**Work to do**
Seek out every line containing the word "Blender", and copy each.

**Records shown**
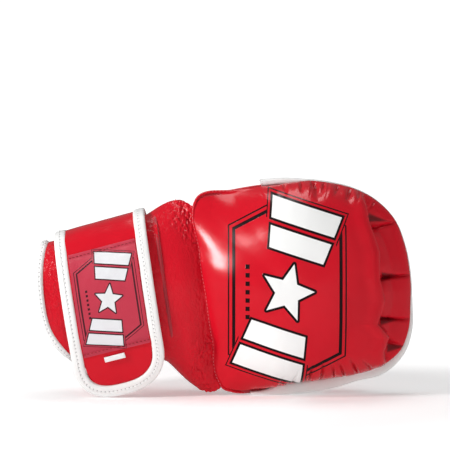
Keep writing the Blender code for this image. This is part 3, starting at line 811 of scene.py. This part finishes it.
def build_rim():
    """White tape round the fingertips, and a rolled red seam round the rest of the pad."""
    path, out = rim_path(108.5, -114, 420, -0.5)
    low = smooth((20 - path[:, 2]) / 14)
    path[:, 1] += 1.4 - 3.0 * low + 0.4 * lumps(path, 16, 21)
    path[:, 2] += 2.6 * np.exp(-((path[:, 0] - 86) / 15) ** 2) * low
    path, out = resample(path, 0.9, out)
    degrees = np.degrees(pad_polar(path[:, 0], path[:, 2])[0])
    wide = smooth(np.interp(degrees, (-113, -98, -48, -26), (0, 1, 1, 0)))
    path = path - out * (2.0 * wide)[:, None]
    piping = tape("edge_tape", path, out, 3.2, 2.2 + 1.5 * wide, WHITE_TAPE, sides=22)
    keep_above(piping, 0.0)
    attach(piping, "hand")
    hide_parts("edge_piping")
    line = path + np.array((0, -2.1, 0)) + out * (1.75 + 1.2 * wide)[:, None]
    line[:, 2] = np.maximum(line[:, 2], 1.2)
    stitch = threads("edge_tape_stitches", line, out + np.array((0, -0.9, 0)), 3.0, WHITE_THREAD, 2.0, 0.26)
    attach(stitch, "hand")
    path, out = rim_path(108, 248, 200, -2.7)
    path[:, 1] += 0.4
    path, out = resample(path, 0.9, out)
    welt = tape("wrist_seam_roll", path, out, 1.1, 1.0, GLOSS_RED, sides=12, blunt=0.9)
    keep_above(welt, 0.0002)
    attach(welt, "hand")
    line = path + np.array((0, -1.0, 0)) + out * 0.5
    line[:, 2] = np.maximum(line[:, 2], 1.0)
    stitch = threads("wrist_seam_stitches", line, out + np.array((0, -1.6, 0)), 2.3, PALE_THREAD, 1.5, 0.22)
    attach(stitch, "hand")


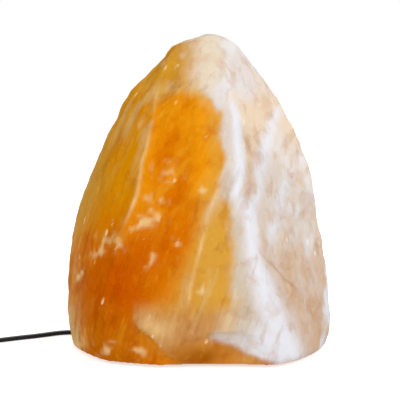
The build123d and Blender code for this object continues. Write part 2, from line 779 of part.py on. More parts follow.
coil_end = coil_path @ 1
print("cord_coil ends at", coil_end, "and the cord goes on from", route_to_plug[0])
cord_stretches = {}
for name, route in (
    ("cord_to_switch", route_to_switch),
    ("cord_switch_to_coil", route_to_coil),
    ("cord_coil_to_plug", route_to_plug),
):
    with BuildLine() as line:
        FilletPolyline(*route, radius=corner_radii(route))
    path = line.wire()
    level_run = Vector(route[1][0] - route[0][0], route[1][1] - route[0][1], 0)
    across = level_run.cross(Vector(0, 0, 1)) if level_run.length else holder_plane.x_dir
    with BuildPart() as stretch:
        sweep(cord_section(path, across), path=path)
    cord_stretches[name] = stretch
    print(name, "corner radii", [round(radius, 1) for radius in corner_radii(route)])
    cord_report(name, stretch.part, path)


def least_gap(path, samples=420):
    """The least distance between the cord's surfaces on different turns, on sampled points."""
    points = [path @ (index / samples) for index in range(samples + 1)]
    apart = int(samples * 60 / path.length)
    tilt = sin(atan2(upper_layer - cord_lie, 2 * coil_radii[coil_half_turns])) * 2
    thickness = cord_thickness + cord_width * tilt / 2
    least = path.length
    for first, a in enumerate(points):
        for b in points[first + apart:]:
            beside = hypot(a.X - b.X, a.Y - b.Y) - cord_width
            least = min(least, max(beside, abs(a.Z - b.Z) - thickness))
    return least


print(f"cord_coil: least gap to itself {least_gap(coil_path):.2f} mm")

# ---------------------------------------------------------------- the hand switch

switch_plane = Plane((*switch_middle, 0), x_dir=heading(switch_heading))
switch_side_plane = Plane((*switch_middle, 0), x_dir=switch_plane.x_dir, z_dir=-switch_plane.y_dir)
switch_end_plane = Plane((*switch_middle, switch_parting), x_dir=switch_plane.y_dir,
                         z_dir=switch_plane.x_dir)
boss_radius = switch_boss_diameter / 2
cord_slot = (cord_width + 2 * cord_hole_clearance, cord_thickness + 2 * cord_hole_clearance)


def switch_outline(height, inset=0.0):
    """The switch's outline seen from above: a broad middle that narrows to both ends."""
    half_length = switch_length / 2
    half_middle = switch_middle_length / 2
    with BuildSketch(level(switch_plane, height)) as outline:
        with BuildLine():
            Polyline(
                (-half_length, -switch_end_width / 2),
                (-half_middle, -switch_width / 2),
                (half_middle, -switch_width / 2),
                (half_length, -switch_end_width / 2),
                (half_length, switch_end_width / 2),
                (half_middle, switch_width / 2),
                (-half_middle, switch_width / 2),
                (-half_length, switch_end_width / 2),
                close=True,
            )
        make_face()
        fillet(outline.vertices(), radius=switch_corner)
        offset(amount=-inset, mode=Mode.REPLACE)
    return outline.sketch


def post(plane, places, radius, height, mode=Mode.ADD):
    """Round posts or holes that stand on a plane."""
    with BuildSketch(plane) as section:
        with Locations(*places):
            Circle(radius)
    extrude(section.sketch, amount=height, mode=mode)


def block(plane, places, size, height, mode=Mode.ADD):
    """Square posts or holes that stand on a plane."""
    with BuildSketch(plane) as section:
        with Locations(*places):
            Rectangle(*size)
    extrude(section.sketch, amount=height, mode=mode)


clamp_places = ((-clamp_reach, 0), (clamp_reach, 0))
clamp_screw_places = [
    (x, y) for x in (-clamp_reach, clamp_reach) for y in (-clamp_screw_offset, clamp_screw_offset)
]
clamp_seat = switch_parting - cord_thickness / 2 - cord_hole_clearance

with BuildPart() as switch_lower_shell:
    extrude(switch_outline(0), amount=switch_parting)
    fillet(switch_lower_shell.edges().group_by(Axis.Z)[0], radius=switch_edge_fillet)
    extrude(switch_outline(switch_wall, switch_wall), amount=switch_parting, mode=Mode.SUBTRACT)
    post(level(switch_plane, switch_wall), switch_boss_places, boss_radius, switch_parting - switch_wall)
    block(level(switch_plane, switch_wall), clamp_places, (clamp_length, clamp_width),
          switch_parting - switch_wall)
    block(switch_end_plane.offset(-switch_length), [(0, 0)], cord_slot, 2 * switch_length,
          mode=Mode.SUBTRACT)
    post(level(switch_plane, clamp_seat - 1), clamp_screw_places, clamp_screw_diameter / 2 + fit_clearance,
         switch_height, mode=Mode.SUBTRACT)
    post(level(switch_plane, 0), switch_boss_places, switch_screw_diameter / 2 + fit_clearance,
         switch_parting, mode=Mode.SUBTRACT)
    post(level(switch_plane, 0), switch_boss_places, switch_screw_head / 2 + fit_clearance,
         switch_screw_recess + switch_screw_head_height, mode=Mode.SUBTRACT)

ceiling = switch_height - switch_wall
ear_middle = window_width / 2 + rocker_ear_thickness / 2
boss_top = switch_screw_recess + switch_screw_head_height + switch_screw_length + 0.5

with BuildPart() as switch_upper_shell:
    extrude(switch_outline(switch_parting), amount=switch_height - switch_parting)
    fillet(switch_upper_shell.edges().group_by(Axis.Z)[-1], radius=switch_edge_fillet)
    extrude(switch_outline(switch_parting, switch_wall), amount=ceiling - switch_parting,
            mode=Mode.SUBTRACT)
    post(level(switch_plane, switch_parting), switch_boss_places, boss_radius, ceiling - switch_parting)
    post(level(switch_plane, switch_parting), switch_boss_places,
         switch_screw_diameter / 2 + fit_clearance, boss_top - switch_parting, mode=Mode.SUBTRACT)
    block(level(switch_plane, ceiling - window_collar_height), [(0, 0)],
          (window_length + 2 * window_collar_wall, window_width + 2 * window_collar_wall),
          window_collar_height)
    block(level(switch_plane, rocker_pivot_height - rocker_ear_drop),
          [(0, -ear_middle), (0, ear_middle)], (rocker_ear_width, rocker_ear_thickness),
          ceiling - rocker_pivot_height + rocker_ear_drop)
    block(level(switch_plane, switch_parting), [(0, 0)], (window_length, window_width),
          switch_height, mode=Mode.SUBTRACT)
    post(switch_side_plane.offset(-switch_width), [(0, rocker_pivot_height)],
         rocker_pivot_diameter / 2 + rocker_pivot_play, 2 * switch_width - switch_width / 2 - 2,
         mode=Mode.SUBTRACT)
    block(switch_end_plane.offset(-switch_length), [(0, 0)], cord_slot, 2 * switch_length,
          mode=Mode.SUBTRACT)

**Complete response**
Keep writing the Blender code for this image. This is part 3, starting at line 811 of scene.py. This part finishes it.
The build123d and Blender code for this object continues. Write part 2, from line 779 of part.py on. More parts follow.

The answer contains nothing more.